Looking back, that evening redefined my life and my definition of success, and enabled me to enjoy each day for what it is. It enabled me in fact to be far more productive, far more influential for good, and far more hopeful – and it was the beginning of me being free enough inside to help others redefine theirs. I discovered the joy of being curious, of being enquiring, playful and less afraid. I found myself evolving into a different vessel, made with the same clay. I cannot describe how utterly refreshing – and ‘nice scary’  – that was.

So here’s a thought…

Maybe like I had, you have become trapped by the belief that you’ve reached your peak and there isn’t anything more worth going for – or you wouldn’t know what was if you were staring at it.

Or maybe like I was, you’re facing the insecurity of an uncertain future and despite a brave face, are struggling under the pressure. Or are apprehensive that you won’t have the resources to handle it for very long.

Or maybe like I had, you’ve become imprisoned by the need to be right.

Perhaps like I had, you’ve decided its too late in the day for you, or that there simply is no way out.

Or maybe (unlike me!) you’re facing the prospect of a nice final salary pension and 40 years of life to fill in a worthwhile way. There are dangers there too.

For me, as I looked at the next stage of my life, I knew the old would never do. There would be no excuses good enough to have kept me where I was.
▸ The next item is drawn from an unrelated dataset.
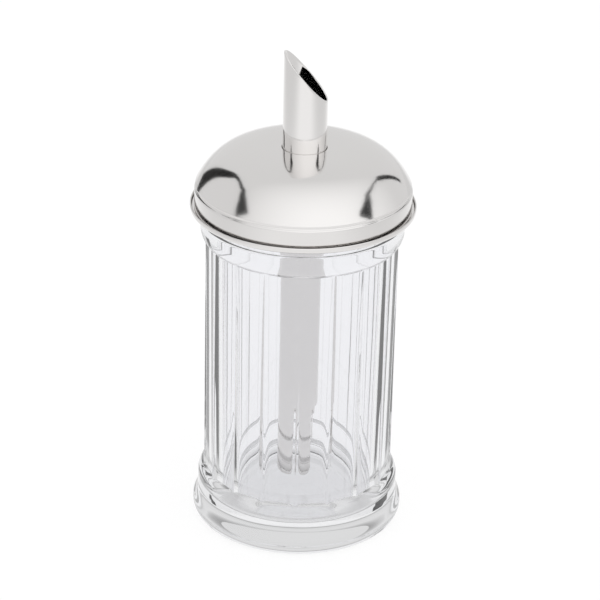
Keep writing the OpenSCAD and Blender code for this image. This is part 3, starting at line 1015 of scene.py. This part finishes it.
def gap_strip(name, spine):
    """A ribbon of black on a sphere round the object. Each spine point is an azimuth from the back
    towards the right, an elevation and a width, all in degrees."""
    spine = np.array(spine, float)
    t = np.linspace(0, len(spine) - 1, GAP_STEPS * (len(spine) - 1) + 1)
    azimuth, elevation, width = (np.interp(t, np.arange(len(spine)), spine[:, i]) for i in range(3))
    a, e = np.radians(azimuth), np.radians(elevation)
    line = np.stack([np.cos(e) * np.sin(a), np.cos(e) * np.cos(a), np.sin(e)], -1)
    along = np.gradient(line, axis=0)
    side = np.cross(line, along)
    side /= np.linalg.norm(side, axis=1, keepdims=True)
    half = np.tan(np.radians(width / 2))[:, None]
    grid = np.stack([line - side * half, line + side * half], 1) * GAP_DISTANCE
    grid[..., 2] += LOOK_AT_Z
    piece = sheet_piece(name, grid, grid_faces(*grid.shape[:2], False, False))
    piece.data.materials.append(gap_black)


def black_material():
    """Black in mirrors and glass, and clear where a camera looks, so that no view meets a strip."""
    material, nodes, links, shader = new_material("tent_gap")
    shader.inputs["Base Color"].default_value = (GAP_GREY, GAP_GREY, GAP_GREY, 1)
    shader.inputs["Roughness"].default_value = 1
    path = nodes.new("ShaderNodeLightPath")
    clear = nodes.new("ShaderNodeBsdfTransparent")
    mix = nodes.new("ShaderNodeMixShader")
    links.new(path.outputs["Is Camera Ray"], mix.inputs["Fac"])
    links.new(shader.outputs[0], mix.inputs[1])
    links.new(clear.outputs[0], mix.inputs[2])
    links.new(mix.outputs[0], nodes["Material Output"].inputs["Surface"])
    return material


gap_black = black_material()
LEFT_BACK = [(-38, -2, 12), (-42, 8, 12), (-47, 24, 11), (-52, 38, 10), (-54, 44, 6)]
LEFT_TOP = [(-54, 44, 4), (-68, 47, 3), (-87, 46, 4), (-101, 38, 8), (-108, 31, 12), (-112, 27, 13)]
RIGHT_BACK = [(42, 8, 2), (46, 20, 4), (50, 32, 6), (53, 38, 7)]
RIGHT_TOP = [(53, 38, 2), (66, 42, 2), (86, 42, 4), (100, 34, 9), (107, 29, 13), (110, 26, 14)]
gap_strip("gap_left_back", LEFT_BACK)
gap_strip("gap_left_top", LEFT_TOP)
gap_strip("gap_right_back", RIGHT_BACK)
gap_strip("gap_right_top", RIGHT_TOP)
print("dark gaps: 4 strips at", GAP_DISTANCE, "m")

# %% [markdown]
# The last cell updates the scene and sets the Standard view transform.

# %% View transform, and the end
bpy.context.view_layer.update()

bpy.context.scene.view_settings.view_transform = "Standard"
I knew I wanted a different, more fulfilled and happy future. It was time to be “made again” and I was curious to know how it would happen.

It has happened, and thankfully is continuing to happen. Today I see things very differently.

“What would it take for you to move from a position of knowing to a position of enquiry?”

That question really did change my life for ever.  (Let me know what happens to you.)